Deism - Features of Deism

Features of Deism

The concept of deism covers a wide variety of positions on a wide variety of religious issues. Following Sir Leslie Stephen's English Thought in the Eighteenth Century, most commentators agree that two features constituted the core of deism:

Critical elements of deist thought included:

  • Rejection of all religions based on books that claim to contain the revealed word of God.
  • Rejection of all religious dogma and demagogy.
  • Rejection of reports of miracles, prophecies and religious "mysteries".

Constructive elements of deist thought included:

  • God exists, created and governs the universe.
  • God gave humans the ability to reason.

Specific thoughts on aspects of the afterlife will vary. While there are those who maintain that God will punish or reward us according to our behavior on Earth, likewise there are those who assert that any punishment or reward that is due to us is given during our mortal stay on Earth.

Individual deists varied in the set of critical and constructive elements for which they argued. Some deists rejected miracles and prophecies but still considered themselves Christians because they believed in what they felt to be the pure, original form of Christianity – that is, Christianity as it existed before it was corrupted by additions of such superstitions as miracles, prophecies, and the doctrine of the Trinity. Some deists rejected the claim of Jesus' divinity but continued to hold him in high regard as a moral teacher (see, for example, Thomas Jefferson's famous Jefferson Bible and Matthew Tindal's Christianity as Old as the Creation). Other, more radical deists rejected Christianity altogether and expressed hostility toward Christianity, which they regarded as pure superstition. In return, Christian writers often charged radical deists with atheism.

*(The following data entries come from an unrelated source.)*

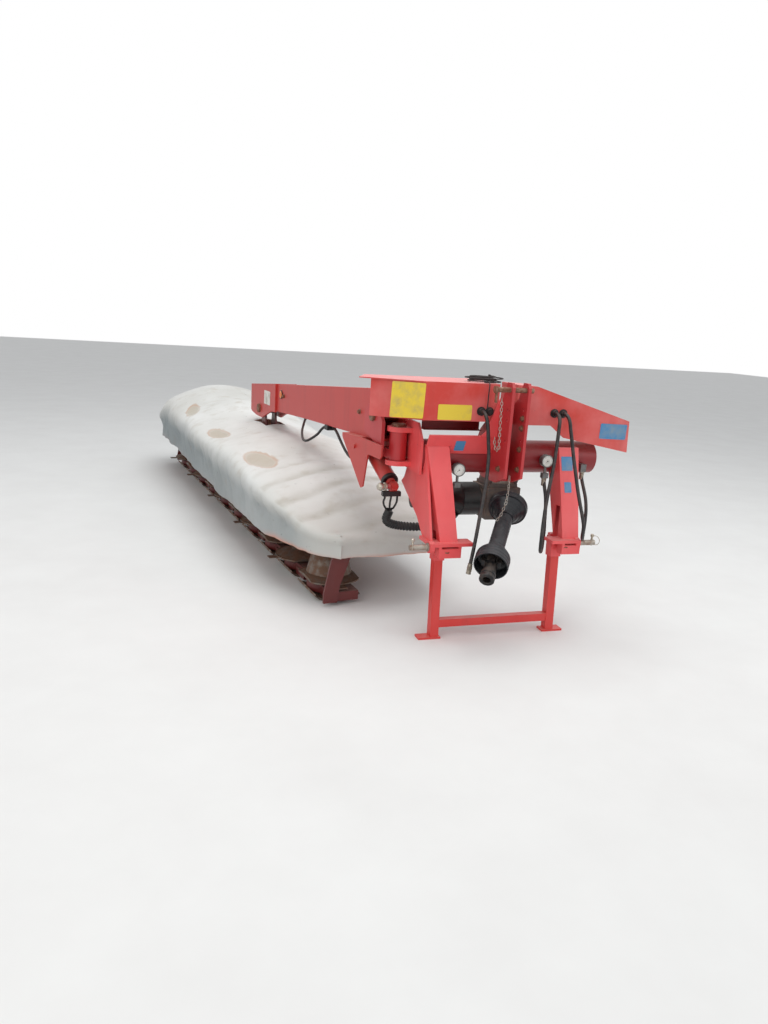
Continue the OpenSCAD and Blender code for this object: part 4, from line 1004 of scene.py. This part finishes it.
# %% Cloth material
def cloth_material(name, main, patchy, skirt_shade_tone, weave_scale=900.0):
    made_material, tree, shader = material(name, main)
    at = node(tree, "TexCoord")
    spot = at.outputs["Object"]
    big, mid = noise_at(tree, spot, 1.6, 4.0), noise_at(tree, spot, 9.0, 4.0)
    tone = tint(tree, ramp(tree, big, .36, .68), main, patchy)
    tone = tint(tree, times(tree, ramp(tree, mid, .52, .72), .35), tone, srgb(190, 184, 172))

    def mask(label):
        return node(tree, "Attribute", attribute_name=label).outputs["Fac"]

    tone = tint(tree, times(tree, mask("near_end"), .55), tone, srgb(190, 188, 180))
    # Painted shade: the crease troughs are tinted darker and warmer.
    hollow = times(tree, mask("hollow"), ramp(tree, mid, .3, .7, .25, .6))
    tone = tint(tree, hollow, tone, srgb(166, 160, 146))
    streaks = noise_at(tree, node(tree, "Mapping", i0=spot, Scale=(14.0, 14.0, 1.6)).outputs[0], 1.0, 3.0)
    # The skirts' cool blue grey is painted shade; the streaks mixed into it are water running down.
    skirt_shade_and_streaks = tint(tree, ramp(tree, streaks, .5, .8, 0, .35), skirt_shade_tone, srgb(112, 118, 118))
    tone = tint(tree, times(tree, mask("skirt"), .85), tone, skirt_shade_and_streaks)
    pool = plus(tree, mask("pool"), times(tree, maths(tree, "SUBTRACT", mid, .5), .35))
    tide = times(tree, ramp(tree, pool, .04, .22), ramp(tree, pool, .30, .55, 1, .25))
    tone = tint(tree, times(tree, ramp(tree, pool, .02, .7), .6), tone, srgb(174, 164, 142))
    tone = tint(tree, times(tree, tide, ramp(tree, big, .42, .60, .1, .6)), tone, srgb(190, 144, 110))
    specks = ramp(tree, noise_at(tree, spot, 34.0, 3.0, .7), .70, .73)
    tone = tint(tree, times(tree, specks, .6), tone, srgb(96, 88, 78))
    tone = tint(tree, times(tree, mask("hem"), .8), tone, srgb(206, 140, 118))
    tree.links.new(tone, shader.inputs["Base Color"])
    tree.links.new(ramp(tree, big, .3, .7, .5, .7), shader.inputs["Roughness"])
    shader.inputs["Specular IOR Level"].default_value = 0.3
    thread = node(tree, "SeparateXYZ", i0=at.outputs["UV"])
    warp = maths(tree, "SINE", times(tree, thread.outputs["X"], weave_scale))
    weft = maths(tree, "SINE", times(tree, thread.outputs["Y"], weave_scale))
    height = plus(tree, times(tree, times(tree, warp, weft), .08), times(tree, mid, 1.0))
    bump(tree, shader, height, 0.0035, 0.5)
    return made_material


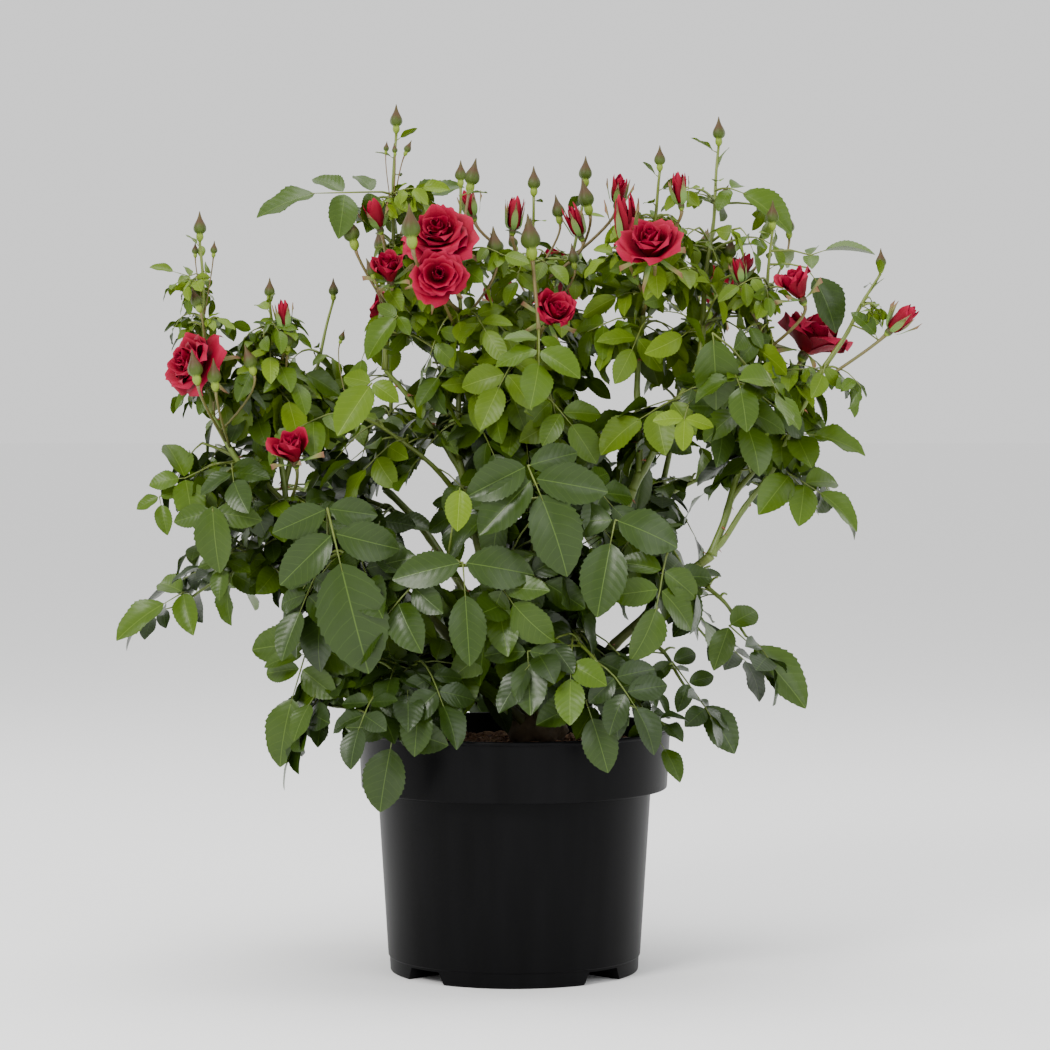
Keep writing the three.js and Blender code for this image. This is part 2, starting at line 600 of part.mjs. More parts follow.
/** Adds to a mass those leaves of a twig that find room, and the twig if it bears one beyond its foot. */
function addTwig({ name, mass, stem, pieces }, twig) {
  const grownTwig = twig.tip && rod([twig.root, twig.tip], WOOD.twig.map((r) => r + GAP), WOOD.sides);
  if (grownTwig && !clear(name, grownTwig)) return;
  const spine = new THREE.Line3(stem.getPoint(0), stem.getPoint(1));
  let borne = 0;
  for (const site of twig.leaves) {
    const sizes = LEAF_TRIES.map((share) => ({ ...site, size: share * site.size }));
    const fitting = sizes.find((sized) => {
      const grown = leaf(sized, GAP);
      const nearest = spine.closestPointToPoint(grown.end, true, new THREE.Vector3());
      return nearest.distanceTo(grown.end) < STRAY * mass.spread && clear(name, grown.solid, true);
    });
    if (!fitting) continue;
    const { solid } = leaf(fitting);
    raise(name, false, solid);
    pieces.push(solid);
    if (twig.tip && site.at !== twig.root) borne++;
  }
  if (!borne) return;
  const wood = rod([twig.root, twig.tip], WOOD.twig, WOOD.sides);
  raise(name, true, wood);
  pieces.push(wood);
}

// The masses grow side by side, a twig each in turn, so that none fills its neighbour's room.
const rounds = Math.max(...growths.map(({ twigs }) => twigs.length));
for (let round = 0; round < rounds; round++) {
  for (const growth of growths) {
    if (growth.twigs[round]) addTwig(growth, growth.twigs[round]);
  }
}
for (const { name, pieces } of growths) solids[name] = fused(pieces);

// ---------------------------------------------------------------- the assembly

const FINISH = {
  pot: { color: 0x1b1b1c, roughness: 0.5 },
  root_ball: { color: 0x4a3426, roughness: 0.95 },
  rootstock: { color: 0x6b5636, roughness: 0.85 },
  limb: { color: 0x6f8a34, roughness: 0.6 },
  mass: { color: 0x3f6a26, roughness: 0.45 },
};

const rose = new THREE.Group();
for (const [name, solid] of Object.entries(solids)) {
  const kind = FINISH[name] ?? (name in LIMBS ? FINISH.limb : FINISH.mass);
  const material = new THREE.MeshStandardMaterial({ ...kind, metalness: 0 });
  const mesh = new THREE.Mesh(geometryOf(solid), material);
  mesh.name = name;
  rose.add(mesh);
}

export default rose;
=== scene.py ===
import bpy
import numpy as np
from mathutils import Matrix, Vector


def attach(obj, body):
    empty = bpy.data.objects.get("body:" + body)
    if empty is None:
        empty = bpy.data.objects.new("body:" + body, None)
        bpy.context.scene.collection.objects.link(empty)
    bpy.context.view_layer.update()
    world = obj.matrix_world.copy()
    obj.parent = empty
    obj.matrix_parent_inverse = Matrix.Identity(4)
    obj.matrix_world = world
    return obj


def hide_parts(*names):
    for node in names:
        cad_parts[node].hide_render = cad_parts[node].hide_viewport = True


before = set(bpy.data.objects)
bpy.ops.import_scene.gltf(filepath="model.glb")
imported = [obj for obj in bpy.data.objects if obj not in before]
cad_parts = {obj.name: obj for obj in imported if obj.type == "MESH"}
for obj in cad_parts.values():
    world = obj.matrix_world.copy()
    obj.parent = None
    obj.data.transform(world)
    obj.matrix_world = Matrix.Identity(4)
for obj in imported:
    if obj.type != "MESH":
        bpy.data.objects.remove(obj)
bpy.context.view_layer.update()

MM = 0.001
UP = np.array([0.0, 0.0, 1.0])

# ---------------------------------------------------------------- studio
# A wide pale floor under a white sky, lit by large soft boxes: a key in front on the left, a fill on the
# right, one overhead, and two strips behind that light the edges of pot and leaves.

VIEW = {"target": (0.0089, 0.0, 0.3696), "distance": 2.85, "elevation": 2.2, "field": 17.38, "sensor": 36}
FLOOR = {"width": 60.0, "colour": (0.95, 0.95, 0.95), "roughness": 0.9}
SKY = {"colour": (1, 1, 1), "strength": 1.1}
LIT_POINT = (0, 0, 0.38)  # what the lamps are aimed at
SOFT_BOXES = [
    # name, place, size, watts, colour
    ("key_box", (-1.5, -2.2, 2.1), (1.0, 1.0), 80, (1.0, 0.985, 0.96)),
    ("fill_box", (1.9, -1.8, 1.2), (1.6, 1.6), 26, (0.96, 0.98, 1.0)),
    ("top_box", (0.0, 0.2, 2.6), (1.8, 1.4), 40, (1.0, 1.0, 1.0)),
    ("left_strip", (-1.7, 1.5, 0.7), (0.2, 1.8), 8, (1.0, 1.0, 1.0)),
    ("right_strip", (1.7, 1.5, 0.7), (0.2, 1.8), 8, (1.0, 1.0, 1.0)),
]


def aim(thing, place, target):
    """Puts a lamp or camera at a place with its -Z axis towards the target."""
    thing.location = place
    thing.rotation_euler = (Vector(target) - Vector(place)).to_track_quat("-Z", "Y").to_euler()
    bpy.context.scene.collection.objects.link(thing)
    return thing


def plain_material(name, colour, roughness):
    """A material whose shader has one colour and one roughness."""
    material = bpy.data.materials.new(name)
    material.use_nodes = True
    shader = material.node_tree.nodes["Principled BSDF"]
    shader.inputs["Base Color"].default_value = (*colour, 1)
    shader.inputs["Roughness"].default_value = roughness
    return material, material.node_tree, shader


def surface(name, points, corners, sizes, uv=None, smooth=True):
    """A mesh object from its points in millimetres, the list of all faces' corners, and the number of
    corners of each face. uv holds a pair for each point."""
    mesh = bpy.data.meshes.new(name)
    corners = np.asarray(corners, np.int32).ravel()
    sizes = np.asarray(sizes, np.int32).ravel()
    mesh.vertices.add(len(points))
    mesh.vertices.foreach_set("co", (np.asarray(points, float) * MM).ravel())
    mesh.loops.add(len(corners))
    mesh.loops.foreach_set("vertex_index", corners)
    mesh.polygons.add(len(sizes))
    mesh.polygons.foreach_set("loop_start", np.concatenate([[0], np.cumsum(sizes)[:-1]]).astype(np.int32))
    mesh.polygons.foreach_set("use_smooth", np.full(len(sizes), smooth))
    if uv is not None:
        layer = mesh.uv_layers.new(name="OFBake")
        layer.data.foreach_set("uv", np.asarray(uv, float)[corners].ravel())
    mesh.update(calc_edges=True)
    mesh.validate()
    thing = bpy.data.objects.new(name, mesh)
    bpy.context.scene.collection.objects.link(thing)
    return thing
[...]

Note that the terms constructive and critical are used to refer to aspects of deistic thought, not sects or subtypes of deism – it would be incorrect to classify any particular deist author as "a constructive deist" or "a critical deist". As Peter Gay notes:

All Deists were in fact both critical and constructive Deists. All sought to destroy in order to build, and reasoned either from the absurdity of Christianity to the need for a new philosophy or from their desire for a new philosophy to the absurdity of Christianity. Each Deist, to be sure, had his special competence. While one specialized in abusing priests, another specialized in rhapsodies to nature, and a third specialized in the skeptical reading of sacred documents. Yet whatever strength the movement had— and it was at times formidable— it derived that strength from a peculiar combination of critical and constructive elements. —Peter Gay, Deism: An Anthology, p. 13'

It should be noted, however, that the constructive element of deism was not unique to deism. It was the same as the natural theology that was so prevalent in all English theology in the 17th and 18th centuries. What set deists apart from their more orthodox contemporaries were their critical concerns.

Defining the essence of English deism is a formidable task. Like priestcraft, atheism, and freethinking, deism was one of the dirty words of the age. Deists were stigmatized – often as atheists – by their Christian opponents. Yet some Deists claimed to be Christian, and as Leslie Stephen argued in retrospect, the Deists shared so many fundamental rational suppositions with their orthodox opponents... that it is practically impossible to distinguish between them. But the term deism is nevertheless a meaningful one.... Too many men of letters of the time agree about the essential nature of English deism for modern scholars to ignore the simple fact that what sets the Deists apart from even their most latitudinarian Christian contemporaries is their desire to lay aside scriptural revelation as rationally incomprehensible, and thus useless, or even detrimental, to human society and to religion. While there may possibly be exceptions, ... most Deists, especially as the eighteenth century wears on, agree that revealed Scripture is nothing but a joke or "well-invented flam." About mid-century, John Leland, in his historical and analytical account of the movement, squarely states that the rejection of revealed Scripture is the characteristic element of deism, a view further codified by such authorities as Ephraim Chambers and Samuel Johnson. ... "DEISM," writes Stephens bluntly, "is a denial of all reveal'd Religion." — James E. Force, Introduction (1990) to An Account of the Growth of Deism in England (1696) by William Stephens'

One of the remarkable features of deism is that the critical elements did not overpower the constructive elements. As E. Graham Waring observed, "A strange feature of the controversy is the apparent acceptance of all parties of the conviction of the existence of God." And Basil Willey observed

M. Paul Hazard has recently described the Deists of this time 'as rationalists with nostalgia for religion': men, that is, who had allowed the spirit of the age to separate them from orthodoxy, but who liked to believe that the slope they had started upon was not slippery enough to lead them to atheism.